For each $n \in \mathbb{N}$, pick $x_n \in A_n$, constructing the sequence $\{x_n\}$. Since $A_n \subset R$ for all $n$, $x_n \subset R$ for any $n$.

Observe that $A_m \subset A_j$ implies that $\sup A_m \leq \sup A_j$. Similarly, if $A_m \subset A_j$, we have $\sup_{x, y \in A_m} \rho(x,y) \leq \sup_{x,y \in A_j} \rho(x,y)$, so $d(A_m) \leq d(A_j)$. Furthermore, since $d(A_n) \to 0$, we have that $\forall \epsilon > 0$, $\exists N$ such that for all $n > N$, $|d(A_n)| < \epsilon$.

We will prove that $\{x_n\}$ is Cauchy. Let $\epsilon > 0$. By drawing on convergence of $d(A_n)$ to $0$, choose $N$ such that for all $n > N$, $|d(A_n)| < \epsilon$. For any $m, n > N$, in which case $x \in A_m$ and $x \in A_n$, have $A_m, A_n \subset A_N$. Without loss of generality, we can take $m > n$. (If $m = n$, then $|x_m – x_n| = 0 < \epsilon$ for all $\epsilon > 0$, and the result is proved.) This implies that $A_m \subset A_n$, so $x_m \in A_m$ implies that $x_m \in A_n$. We have:
\begin{align*}
\rho(x_m, x_n) & \leq \sup_{x, y \in A_n} \rho(x, y) & & \text{Definition of supremum} \\
& \leq \sup_{x,y \in A_N} \rho(x,y) & & \text{Since $A_n \subset A_N$} \\
& = d(A_N) & & \text{Definition} \\
& \leq |d(A_N)| & & \text{Definition of absolute value} \\
& < \epsilon & & \text{Choice of $N$ since $d(A_N) \to 0$}
\end{align*}
Thus, $\{x_n\}$ is a Cauchy sequence in $R$. Since $R$ is a complete space, $\{x_n\} \to x \in R$.
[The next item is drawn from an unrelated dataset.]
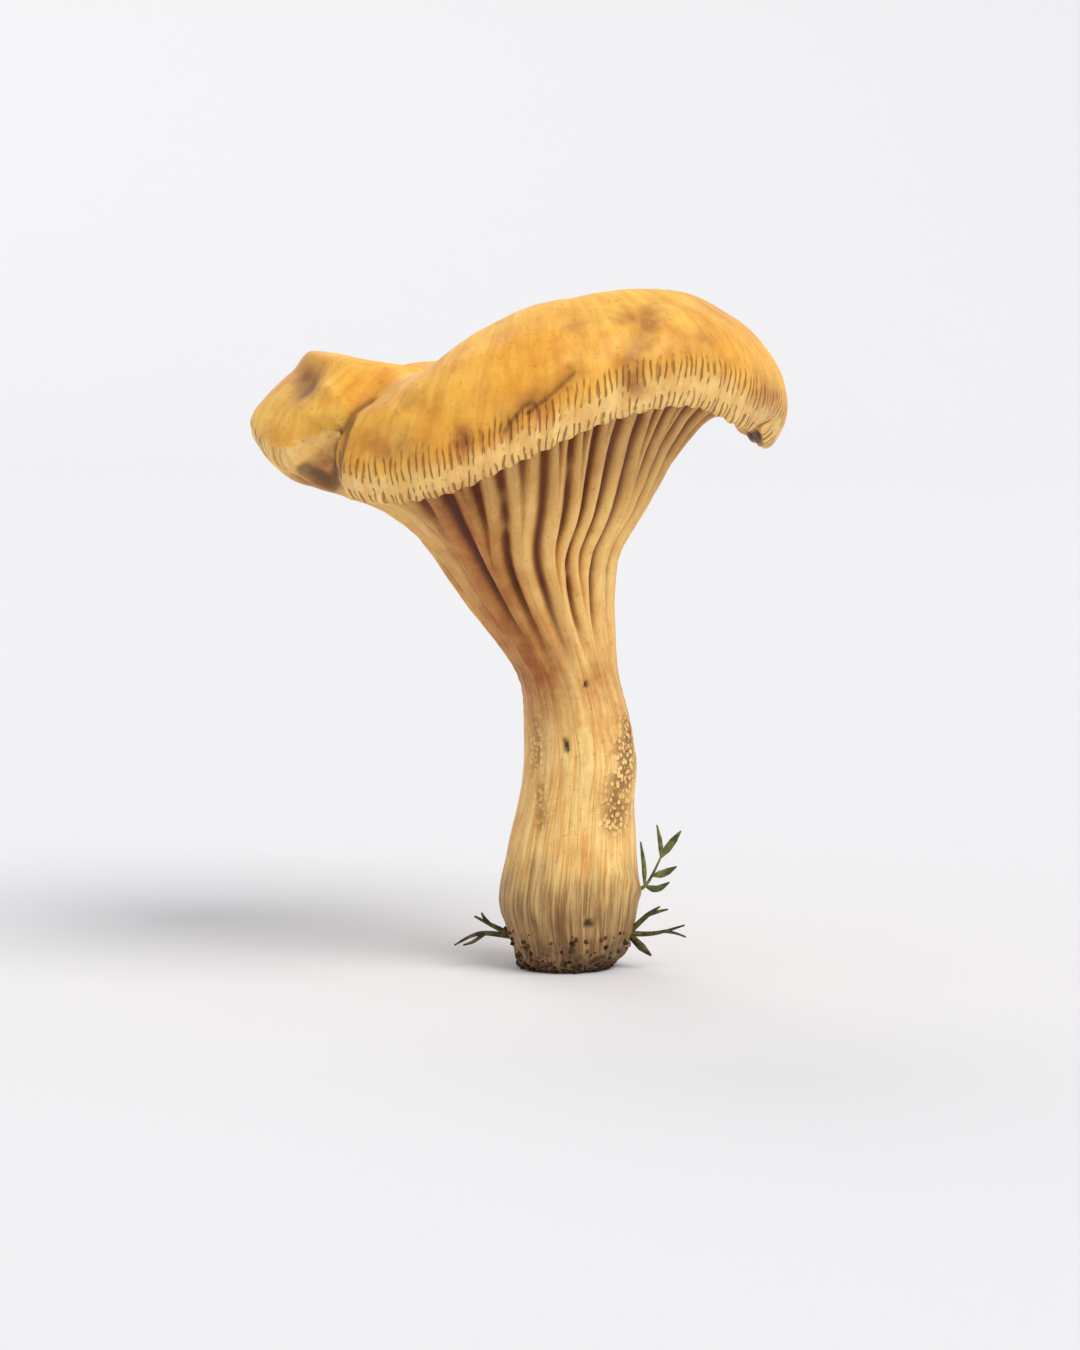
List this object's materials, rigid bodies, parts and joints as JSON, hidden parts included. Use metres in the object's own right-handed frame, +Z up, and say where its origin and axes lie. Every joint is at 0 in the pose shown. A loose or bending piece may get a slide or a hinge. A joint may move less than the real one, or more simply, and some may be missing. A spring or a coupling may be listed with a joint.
{
  "type": "chanterelle mushroom",
  "caption": "Wild chanterelle with a wavy funnel-shaped cap, forked gill ridges that run down the stem, and a cut foot with clinging moss.",
  "frame": {"origin": "on the flat cut of the foot, under the middle of the stem", "axes": "+Z up along the stem, -Y towards the viewer, +X to the viewer's right, where the cap's edge curls down"},
  "size_m": [0.0748, 0.0643, 0.0951],
  "materials": {
    "flesh": "matte",
    "moss": "matte",
    "leaf": "satin"
  },
  "bodies": {
    "root": {"chanterelle": "flesh", "moss_left": "moss", "moss_right": "moss", "leafy_sprig": "leaf"}
  },
  "joints": []
}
Since this holds for an arbitrary $n$, it holds for all $n$. Thus, any such sequence $\{x_n\}$ is Cauchy. But $\{x_n\} \in A_n$, and $A_n$ is closed, so $x \in A_n$, as closed sets contain all of their limit points. Thus, $x \in \bigcap\limits_{n=1}^{\infty} A_n$.

I have some additional questions on this proof:

1. I am unsure of whether I should be using the "absolute value" metric in my proof that $x_n$ is Cauchy, particularly because I do not use this when writing the proof that $\{x_n\}$ is Cauchy. Have I sacrificed generality in doing this?

2. The last paragraph of the proof is not completely clear to me or, at the very least, I am unsure completely on how to formalize it. Some help with this would be very much appreciated.

Answer 1

Your proof in general is absolutely fine, I have juts a couple of comments for the streamlining of the proof.

• First of all, the diameter of a set is always non-negative, so the absolute value signs are not necessary. (Positive side effect, no generality was sacrificed, just efficiency. :-))
• Second, the sentence "Observe that $A_m \subset A_j$ implies that $\sup A_m \leq \sup A_j$." is nonsensical as $\sup A_{m}$ means nothing in a general metric space. It is enough to simply obeserve that if $A_{m}\subset A_{n}$, then $$d(A_{m})=\sup_{x,y\in A_{m}}\rho(x,y)\leq\sup_{x,y\in A_{n}}\rho(x,y)=d(A_{n}).$$
• Third, you only need that $x_{m},x_{n}\in A_{N}$ to show that $$\rho(x_{m},x_{n})\leq d(A_{N}).$$ Assuming wlog that $A_{m}\subset A_{n}$ is not required. (On that note, I assume you meant $\rho(x_{m},x_{n})=0$ instead of $|x_{m}-x_{n}|=0$.
• Finally for the last step of your proof I would suggest the following: So we find for all $N\in\mathbb{N}$ that $\{x_{n}\}_{n\geq N}$ is a sequence in $A_{N}$ converging to $x$. Since $A_{N}$ is closed it follows that $x\in A_{N}$ for all $N\in\mathbb{N}$. Thus $x\in\bigcap_{n=1}^{\infty}A_{n}\neq\emptyset$.